Give back an exact copy of the lines from the start of the material through the line bearing "bpy.ops.mesh.normals_make_consistent(inside=False)". Include both ends and nothing else.

__Part of a data file__.

-- Start --

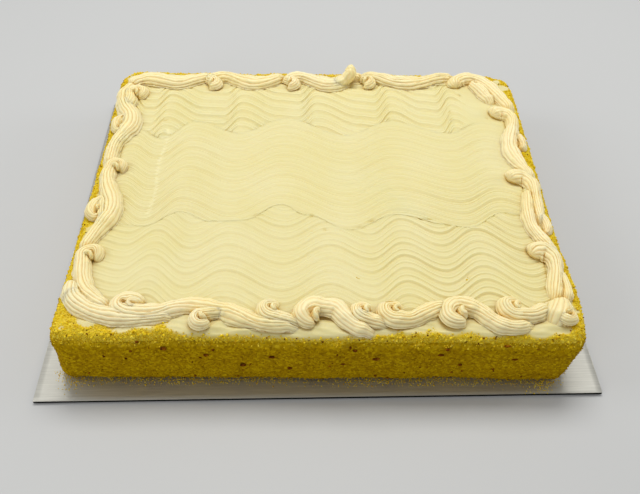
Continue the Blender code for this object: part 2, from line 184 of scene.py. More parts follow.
def faces_out(piece):
    """Turns all faces of a closed piece to look outward."""
    make_active(piece)
    with edit_mode():
        bpy.ops.mesh.select_all(action="SELECT")
        bpy.ops.mesh.normals_make_consistent(inside=False)


def finish_piece(piece, finish, node):
    """Moves the mesh into the frame, gives it its finish and ties it to the frame."""
    make_active(piece)
    bpy.ops.object.transform_apply(location=True, rotation=True, scale=True)
    piece.data.transform(TO_FRAME)
    piece.data.update()
    piece.data.materials.clear()
    piece.data.materials.append(finish)
    bpy.ops.object.shade_smooth()
    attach(piece, "root")
    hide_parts(node)
    triangles = sum(len(face.vertices) - 2 for face in piece.data.polygons)
    points = read_points(piece)
    print(piece.name, triangles, "triangles", points.min(axis=0).round(1), points.max(axis=0).round(1))


# %% [markdown]
# A material begins with what the real surface is. Colours are written as sRGB hex values, as a colour picker
# shows them, and one function turns them to the linear values that the shader works in. One more function adds a
# node with its settings and its links. A socket that shares its name with others is told by its number, as in _6.

# %% Helpers for materials
def linear(code):
    values = [int(code[i:i + 2], 16) / 255 for i in (1, 3, 5)]
    return tuple(v / 12.92 if v <= 0.04045 else ((v + 0.055) / 1.055) ** 2.4 for v in values) + (1.0,)


def set_node(node, **values):
    """Sets a node's properties and sockets, and links a socket whose value is another node's output."""
    for name, value in values.items():
        if hasattr(node, name):
            setattr(node, name, value)
            continue
        socket = node.inputs[int(name[1:]) if name[1:].isdigit() else name.replace("_", " ")]
        if isinstance(value, bpy.types.NodeSocket):
            node.id_data.links.new(value, socket)
        else:
            socket.default_value = value


def add_node(tree, kind, stops=(), **values):
    """Adds a node. Stops are the positions and colours of a colour ramp, values are its settings and links."""
    node = tree.nodes.new(kind)
    while stops and len(node.color_ramp.elements) < len(stops):
        node.color_ramp.elements.new(0.5)
    for number, (position, code) in enumerate(stops):
        node.color_ramp.elements[number].position = position
        node.color_ramp.elements[number].color = linear(code)
    set_node(node, **values)
    return node


def new_finish(name, **sockets):
    """A material with its shader, and the object coordinates that its patterns read."""
    finish = bpy.data.materials.new(name)
    finish.use_nodes = True
    tree = finish.node_tree
    shader = tree.nodes["Principled BSDF"]
    set_node(shader, **sockets)
    return finish, tree, shader, add_node(tree, "ShaderNodeTexCoord").outputs["Object"]


# %% [markdown]
# ## Finishes
#
# The sides wear a coat of dry cake crumb, rubbed through a sieve and pressed on. It is a strong egg yellow with
# no gloss, each grain a little lighter or darker than the next, and a few baked through to orange. A cell pattern
# of one grain's size, about 1.3 mm, gives each grain its own tint, and a softer pattern varies whole patches.

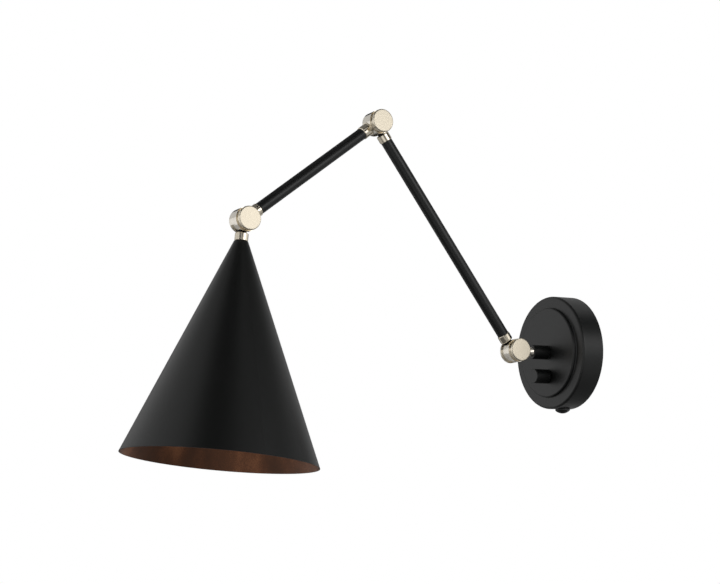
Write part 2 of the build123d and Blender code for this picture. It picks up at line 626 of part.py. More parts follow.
# ---- assembly -----------------------------------------------------------------------------
parts = {
    "canopy": canopy(),
    "wall_bracket": wall_bracket(),
    "thumb_screw": thumb_screw(),
    "locating_peg": locating_peg(),
    "earth_screw": earth_screw(),
    "terminal_block": terminal_block(),
    "terminal_screws": terminal_screws(),
    "stem_pipe": stem_pipe(),
    "stem_washer": stem_washer(),
    "stem_nut": stem_nut(),
    "stem": stem(),
    "switch_body": switch_body(),
    "bushing_nut": bushing_nut(),
    "switch_shaft": switch_shaft(),
    "knob": knob(),
    "knob_grub_screw": knob_grub_screw(),
}

stem_neck_end = WALL_PIVOT - stem_end
stem_spigot_end = WALL_PIVOT - pipe_joint - FIXED
arm_neck = PIPE_DIAMETER, STEM_NECK_FLARE, PIPE_DIAMETER, spigot_end / 2, spigot_end
stem_neck = STEM_NECK_WAIST, STEM_NECK_FLARE, STEM_NECK_DIAMETER, stem_neck_end, stem_spigot_end
# pivot, angle of the barrel's neck, angle of the rotor's neck, end of its spigot,
# travel, side of the slot, how far the slot runs on, and the barrel's neck
knuckles = {
    "wall_knuckle": (wall_pivot, 180.0, LOWER_ARM_ANGLE, spigot_end,
                     WALL_KNUCKLE_TRAVEL, 1, WALL_SLOT_RUN_ON, stem_neck),
    "elbow_knuckle": (elbow_pivot, UPPER_ARM_ANGLE, LOWER_ARM_ANGLE - 180.0, spigot_end,
                      ELBOW_KNUCKLE_TRAVEL, 1, 0.0, arm_neck),
    "shade_knuckle": (shade_pivot, UPPER_ARM_ANGLE + 180.0, SHADE_ANGLE, grip_end,
                      SHADE_KNUCKLE_TRAVEL, -1, 0.0, arm_neck),
}
for name, (pivot, barrel_angle, rotor_angle, rotor_end, travel, turn, run_on, neck) in knuckles.items():
    parts[f"{name}_barrel"] = place(barrel(travel, turn, run_on, *neck), pivot, barrel_angle)
    parts[f"{name}_rotor"] = place(rotor(travel, turn, rotor_end), pivot, rotor_angle)
    parts[f"{name}_washers"] = [place(washer, pivot, barrel_angle) for washer in friction_washers()]
    parts[f"{name}_clamp_ring"] = place(clamp_ring(), pivot, barrel_angle)
    parts[f"{name}_spring"] = place(spring_washer(), pivot, barrel_angle)
    parts[f"{name}_screw"] = place(hinge_screw(), pivot, barrel_angle)
    parts[f"{name}_cap"] = place(cap(), pivot, barrel_angle)

collar = ferrule(ferrule_start)
parts["lower_arm_tube"] = place(arm_tube(LOWER_ARM), wall_pivot, LOWER_ARM_ANGLE)
parts["lower_arm_wall_ferrule"] = place(collar, wall_pivot, LOWER_ARM_ANGLE)
parts["lower_arm_elbow_ferrule"] = place(collar, elbow_pivot, LOWER_ARM_ANGLE - 180.0)
parts["upper_arm_tube"] = place(arm_tube(UPPER_ARM), elbow_pivot, UPPER_ARM_ANGLE)
parts["upper_arm_elbow_ferrule"] = place(coped_ferrule(), elbow_pivot, UPPER_ARM_ANGLE)
parts["upper_arm_shade_ferrule"] = place(coped_ferrule(), shade_pivot, UPPER_ARM_ANGLE + 180.0)
parts["shade_ferrule"] = place(collar, shade_pivot, SHADE_ANGLE)

shade_pieces = {
    "shade": shade(),
    "shade_seat": shade_seat(),
    "shade_nut": shade_nut(),
    "holder_cap": holder_cap(),
    "holder_sleeve": holder_sleeve(),
    "holder_insulator": holder_insulator(),
    "screw_shell": screw_shell(),
    "centre_contact": centre_contact(),
}
for name, piece in shade_pieces.items():
    parts[name] = place(piece, shade_pivot, SHADE_ANGLE)

os.makedirs("parts", exist_ok=True)
for name, shape in parts.items():
    pieces = shape if isinstance(shape, list) else [shape]
    solids = [solid for piece in pieces for solid in piece.solids()]
    export_step(Compound(children=solids), f"parts/{name}.step")
print(len(parts), "nodes")
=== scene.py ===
import json
from functools import partial
from math import cos, pi, radians, sin, tan

import bpy
from mathutils import Matrix, Vector


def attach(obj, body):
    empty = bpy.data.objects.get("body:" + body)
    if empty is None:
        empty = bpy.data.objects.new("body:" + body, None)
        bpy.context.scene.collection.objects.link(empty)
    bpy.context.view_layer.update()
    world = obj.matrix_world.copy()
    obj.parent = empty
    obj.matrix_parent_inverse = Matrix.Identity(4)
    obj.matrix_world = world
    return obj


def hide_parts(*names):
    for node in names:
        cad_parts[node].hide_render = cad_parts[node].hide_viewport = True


# Accordion wall lamp: finishes, threads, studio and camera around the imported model.
# Metres, in the model's own frame: the wall plane is y = 0, -Y points into the room, +Z is up.

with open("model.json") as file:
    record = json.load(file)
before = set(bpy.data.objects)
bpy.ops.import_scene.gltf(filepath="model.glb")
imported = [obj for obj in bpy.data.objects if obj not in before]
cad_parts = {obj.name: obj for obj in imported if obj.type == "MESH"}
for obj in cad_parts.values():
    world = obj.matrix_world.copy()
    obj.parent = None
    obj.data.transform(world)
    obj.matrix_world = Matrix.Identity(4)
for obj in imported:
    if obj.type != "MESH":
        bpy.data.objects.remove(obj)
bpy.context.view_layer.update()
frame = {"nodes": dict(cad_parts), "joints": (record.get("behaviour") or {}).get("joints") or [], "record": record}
nodes = frame["nodes"]
joints = {joint["name"]: joint for joint in frame["joints"]}
MM = 0.001
KNUCKLES = ("wall_knuckle", "elbow_knuckle", "shade_knuckle")


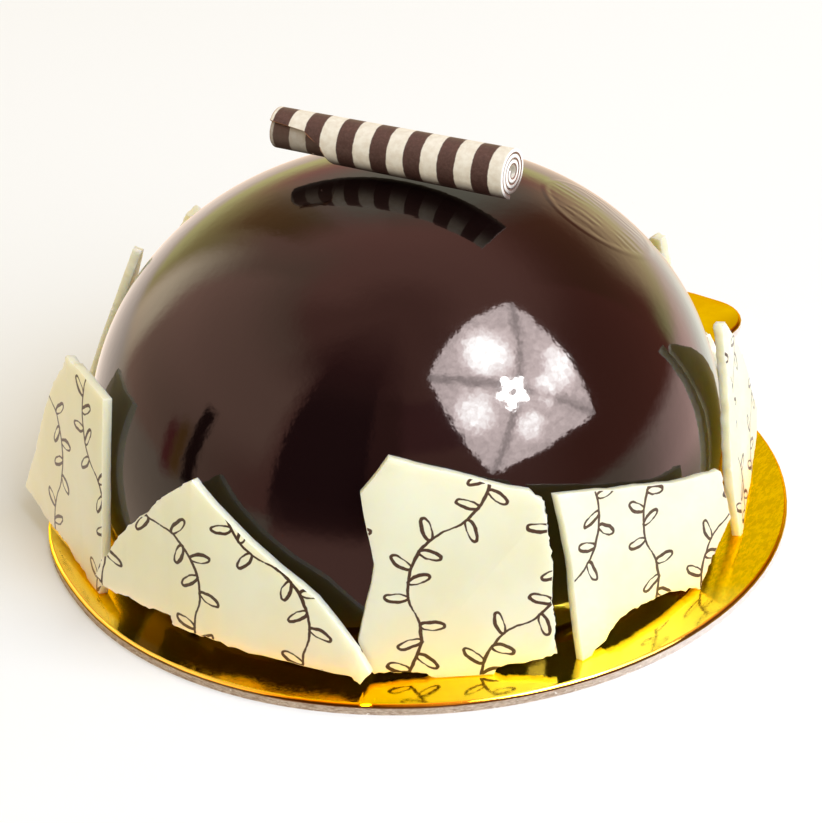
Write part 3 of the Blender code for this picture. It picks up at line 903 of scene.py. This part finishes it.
# %% Roll
ROLL_RADIUS = 2.9 * MM
ROLL_FLARE = 0.08  # how much wider the right end is than the left, as a share of the radius
ROLL_WALL = 0.5 * MM
ROLL_PITCH = 0.6 * MM  # how much each turn lies inside the one before
ROLL_TURNS = 3.3
ROLL_MIDDLE = Vector((-0.8, 3.3, 45.07)) * MM
ROLL_TURN = math.radians(-29.4)
SEAM = math.radians(-70)  # where the sheet's outer edge lies, from the front
BREAK = ((-70, 7.9), (-30, 7.4), (3, 6.8), (34, 4.5), (45, 0))  # degrees, mm along the roll


def wound_length(angle):
    """How much of the sheet is used up by winding it through an angle."""
    return ROLL_RADIUS * angle - ROLL_PITCH * angle * angle / (4 * math.pi)


def wound_angle(length):
    inner = max(0.0, ROLL_RADIUS * ROLL_RADIUS - ROLL_PITCH * length / math.pi)
    return (ROLL_RADIUS - math.sqrt(inner)) * 2 * math.pi / ROLL_PITCH


def broken_end(degrees):
    """Where the sheet begins along the roll, at an angle from the front."""
    for (low, at_low), (high, at_high) in zip(BREAK, BREAK[1:]):
        if low <= degrees <= high:
            return (at_low + (at_high - at_low) * (degrees - low) / (high - low)) * MM
    return 0.0


sheet_width = wound_length(2 * math.pi * ROLL_TURNS)
bm = bmesh.new()
uv = bm.loops.layers.uv.new("flat")
edges_uv = bm.loops.layers.uv.new("edges")
bmesh.ops.create_grid(bm, x_segments=90, y_segments=210, size=0.5)
bmesh.ops.translate(bm, vec=(0.5, 0.5, 0), verts=bm.verts)
bmesh.ops.scale(bm, vec=(ROLL_LENGTH, sheet_width, 1), verts=bm.verts)
for vert in bm.verts:
    degrees = math.degrees(SEAM + wound_angle(vert.co.y))
    start = broken_end(degrees)
    ragged = noise.noise(Vector((0, vert.co.y / MM, 0)) / 0.7) * 0.16 * MM
    start += ragged if start > 0 else abs(ragged)
    vert.co.x = start + (ROLL_LENGTH - start) * vert.co.x / ROLL_LENGTH
bmesh.ops.solidify(bm, geom=bm.faces[:], thickness=ROLL_WALL)
low, top = (pick(v.co.z for v in bm.verts) for pick in (min, max))
print("wall from", round(low / MM, 2), "to", round(top / MM, 2), "mm")
bevel_rim(bm)
for face in bm.faces:
    for loop in face.loops:
        x, y, z = loop.vert.co
        loop[uv].uv = Vector((x, y)) / MM / UV_UNIT
        begin = broken_end(math.degrees(SEAM + wound_angle(max(y, 0))))
        loop[edges_uv].uv = Vector((x - begin, z - top)) / MM / UV_UNIT
for vert in bm.verts:
    x, y, z = vert.co
    turned = wound_angle(max(y, 0))
    radius = ROLL_RADIUS - ROLL_PITCH * turned / (2 * math.pi) + z - top
    angle = SEAM + turned
    along = x - ROLL_LENGTH / 2
    radius *= 1 + ROLL_FLARE * along / ROLL_LENGTH
    vert.co = (along, -radius * math.cos(angle), radius * math.sin(angle))
roll_stand = Matrix.Translation(ROLL_MIDDLE) @ Matrix.Rotation(ROLL_TURN, 4, "Z")
bmesh.ops.transform(bm, matrix=roll_stand, verts=bm.verts)
if bm.calc_volume(signed=True) < 0:
    bmesh.ops.reverse_faces(bm, faces=bm.faces)
settle(bm, "striped_roll", "chocolate_roll", [striped_sheet])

-- End --

__THE COMPLETED TASK__.
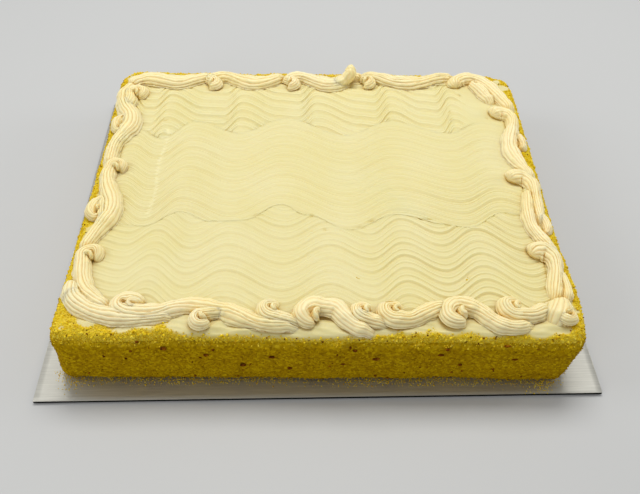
Continue the Blender code for this object: part 2, from line 184 of scene.py. More parts follow.
def faces_out(piece):
    """Turns all faces of a closed piece to look outward."""
    make_active(piece)
    with edit_mode():
        bpy.ops.mesh.select_all(action="SELECT")
        bpy.ops.mesh.normals_make_consistent(inside=False)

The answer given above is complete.